▶ _Requirement_
Copy every line of the data exactly, leaving nothing out.

Material provided start

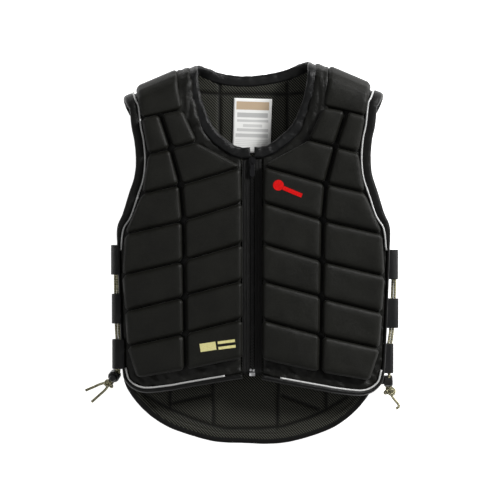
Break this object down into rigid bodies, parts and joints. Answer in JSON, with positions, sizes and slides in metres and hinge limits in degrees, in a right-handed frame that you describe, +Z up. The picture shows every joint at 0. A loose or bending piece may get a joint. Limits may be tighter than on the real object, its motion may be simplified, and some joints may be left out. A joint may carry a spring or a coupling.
{
  "type": "equestrian body protector",
  "caption": "Padded riding vest lying on its back: quilted foam pads on two zipped front halves, long back panel, webbing sleeves with elastic lacing down both sides.",
  "frame": {"origin": "On the floor under the middle of the vest's footprint, without the free cord ends", "axes": "+X to the right across the front as seen from above, +Y from the tail to the neck, +Z up out of the front"},
  "size_m": [0.4893, 0.5894, 0.0819],
  "materials": {
    "pad_fabric": "fine matt weave over foam, near black with an olive cast",
    "mesh_lining": "open knitted mesh, near black, with paler slanted dashes",
    "binding": "smooth black edge tape",
    "reflective_piping": "silver reflective piping",
    "webbing": "black ribbed webbing",
    "lacing_cord": "black braided elastic cord with cream flecks",
    "lock_plastic": "black moulded plastic",
    "zip_teeth": "black moulded zip teeth",
    "zip_metal": "dark plated metal",
    "label_cloth": "white woven cloth label, no print"
  },
  "bodies": {
    "vest": {"front_left_panel": "pad_fabric", "edge_binding_left": "binding", "piping_left": "reflective_piping", "pad_left_inner_1": "pad_fabric", "pad_left_outer_1": "pad_fabric", "pad_left_inner_2": "pad_fabric", "pad_left_outer_2": "pad_fabric", "pad_left_inner_3": "pad_fabric", "pad_left_outer_3": "pad_fabric", "pad_left_inner_4": "pad_fabric", "pad_left_outer_4": "pad_fabric", "pad_left_inner_5": "pad_fabric", "pad_left_outer_5": "pad_fabric", "pad_left_inner_6": "pad_fabric", "pad_left_outer_6": "pad_fabric", "pad_left_inner_7": "pad_fabric", "pad_left_outer_7": "pad_fabric", "shoulder_pad_left": "pad_fabric", "side_sleeve_left_1": "webbing", "side_sleeve_left_2": "webbing", "side_sleeve_left_3": "webbing", "lacing_cord_left": "lacing_cord", "cord_lock_left": "lock_plastic", "zip_tape_left": "binding", "front_right_panel": "pad_fabric", "edge_binding_right": "binding", "piping_right": "reflective_piping", "pad_right_inner_1": "pad_fabric", "pad_right_outer_1": "pad_fabric", "pad_right_inner_2": "pad_fabric", "pad_right_outer_2": "pad_fabric", "pad_right_inner_3": "pad_fabric", "pad_right_outer_3": "pad_fabric", "pad_right_inner_4": "pad_fabric", "pad_right_outer_4": "pad_fabric", "pad_right_inner_5": "pad_fabric", "pad_right_outer_5": "pad_fabric", "pad_right_inner_6": "pad_fabric", "pad_right_outer_6": "pad_fabric", "pad_right_inner_7": "pad_fabric", "pad_right_outer_7": "pad_fabric", "shoulder_pad_right": "pad_fabric", "side_sleeve_right_1": "webbing", "side_sleeve_right_2": "webbing", "side_sleeve_right_3": "webbing", "lacing_cord_right": "lacing_cord", "cord_lock_right": "lock_plastic", "zip_tape_right": "binding", "back_panel": "mesh_lining", "back_binding": "binding", "neck_binding": "binding", "zip_chain": "zip_teeth", "zip_slider": "zip_metal", "cord_tail_left_a": "lacing_cord", "cord_tail_left_b": "lacing_cord", "cord_tail_right": "lacing_cord", "label": "label_cloth"},
    "pull": {"zip_pull": "zip_metal"},
    "button_left": {"lock_button_left": "lock_plastic"},
    "button_right": {"lock_button_right": "lock_plastic"}
  },
  "joints": [
    {"name": "zip_pull_swing", "type": "hinge", "parent": "vest", "child": "pull", "pos_m": [-0.0005, 0.1423, 0.0688], "axis": [-1, 0, 0], "range_deg": [0, 150]},
    {"name": "left_button_press", "type": "slide", "parent": "vest", "child": "button_left", "axis": [0.2388, 0.3582, -0.9026], "range_m": [0, 0.0036], "stiffness_N_per_m": 300},
    {"name": "right_button_press", "type": "slide", "parent": "vest", "child": "button_right", "axis": [0.9987, 0.0452, 0.0216], "range_m": [0, 0.0036], "stiffness_N_per_m": 300}
  ]
}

Material provided end

▶ _Written reply_
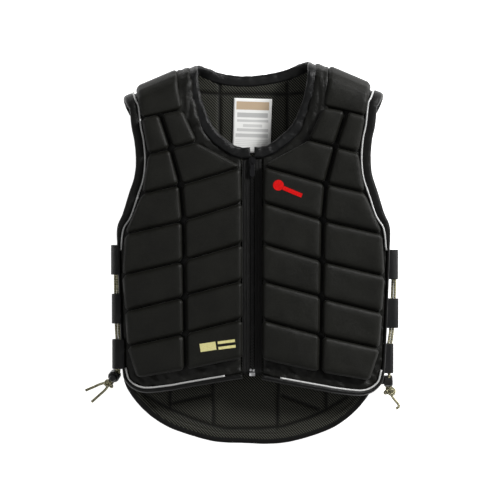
Break this object down into rigid bodies, parts and joints. Answer in JSON, with positions, sizes and slides in metres and hinge limits in degrees, in a right-handed frame that you describe, +Z up. The picture shows every joint at 0. A loose or bending piece may get a joint. Limits may be tighter than on the real object, its motion may be simplified, and some joints may be left out. A joint may carry a spring or a coupling.
{
  "type": "equestrian body protector",
  "caption": "Padded riding vest lying on its back: quilted foam pads on two zipped front halves, long back panel, webbing sleeves with elastic lacing down both sides.",
  "frame": {"origin": "On the floor under the middle of the vest's footprint, without the free cord ends", "axes": "+X to the right across the front as seen from above, +Y from the tail to the neck, +Z up out of the front"},
  "size_m": [0.4893, 0.5894, 0.0819],
  "materials": {
    "pad_fabric": "fine matt weave over foam, near black with an olive cast",
    "mesh_lining": "open knitted mesh, near black, with paler slanted dashes",
    "binding": "smooth black edge tape",
    "reflective_piping": "silver reflective piping",
    "webbing": "black ribbed webbing",
    "lacing_cord": "black braided elastic cord with cream flecks",
    "lock_plastic": "black moulded plastic",
    "zip_teeth": "black moulded zip teeth",
    "zip_metal": "dark plated metal",
    "label_cloth": "white woven cloth label, no print"
  },
  "bodies": {
    "vest": {"front_left_panel": "pad_fabric", "edge_binding_left": "binding", "piping_left": "reflective_piping", "pad_left_inner_1": "pad_fabric", "pad_left_outer_1": "pad_fabric", "pad_left_inner_2": "pad_fabric", "pad_left_outer_2": "pad_fabric", "pad_left_inner_3": "pad_fabric", "pad_left_outer_3": "pad_fabric", "pad_left_inner_4": "pad_fabric", "pad_left_outer_4": "pad_fabric", "pad_left_inner_5": "pad_fabric", "pad_left_outer_5": "pad_fabric", "pad_left_inner_6": "pad_fabric", "pad_left_outer_6": "pad_fabric", "pad_left_inner_7": "pad_fabric", "pad_left_outer_7": "pad_fabric", "shoulder_pad_left": "pad_fabric", "side_sleeve_left_1": "webbing", "side_sleeve_left_2": "webbing", "side_sleeve_left_3": "webbing", "lacing_cord_left": "lacing_cord", "cord_lock_left": "lock_plastic", "zip_tape_left": "binding", "front_right_panel": "pad_fabric", "edge_binding_right": "binding", "piping_right": "reflective_piping", "pad_right_inner_1": "pad_fabric", "pad_right_outer_1": "pad_fabric", "pad_right_inner_2": "pad_fabric", "pad_right_outer_2": "pad_fabric", "pad_right_inner_3": "pad_fabric", "pad_right_outer_3": "pad_fabric", "pad_right_inner_4": "pad_fabric", "pad_right_outer_4": "pad_fabric", "pad_right_inner_5": "pad_fabric", "pad_right_outer_5": "pad_fabric", "pad_right_inner_6": "pad_fabric", "pad_right_outer_6": "pad_fabric", "pad_right_inner_7": "pad_fabric", "pad_right_outer_7": "pad_fabric", "shoulder_pad_right": "pad_fabric", "side_sleeve_right_1": "webbing", "side_sleeve_right_2": "webbing", "side_sleeve_right_3": "webbing", "lacing_cord_right": "lacing_cord", "cord_lock_right": "lock_plastic", "zip_tape_right": "binding", "back_panel": "mesh_lining", "back_binding": "binding", "neck_binding": "binding", "zip_chain": "zip_teeth", "zip_slider": "zip_metal", "cord_tail_left_a": "lacing_cord", "cord_tail_left_b": "lacing_cord", "cord_tail_right": "lacing_cord", "label": "label_cloth"},
    "pull": {"zip_pull": "zip_metal"},
    "button_left": {"lock_button_left": "lock_plastic"},
    "button_right": {"lock_button_right": "lock_plastic"}
  },
  "joints": [
    {"name": "zip_pull_swing", "type": "hinge", "parent": "vest", "child": "pull", "pos_m": [-0.0005, 0.1423, 0.0688], "axis": [-1, 0, 0], "range_deg": [0, 150]},
    {"name": "left_button_press", "type": "slide", "parent": "vest", "child": "button_left", "axis": [0.2388, 0.3582, -0.9026], "range_m": [0, 0.0036], "stiffness_N_per_m": 300},
    {"name": "right_button_press", "type": "slide", "parent": "vest", "child": "button_right", "axis": [0.9987, 0.0452, 0.0216], "range_m": [0, 0.0036], "stiffness_N_per_m": 300}
  ]
}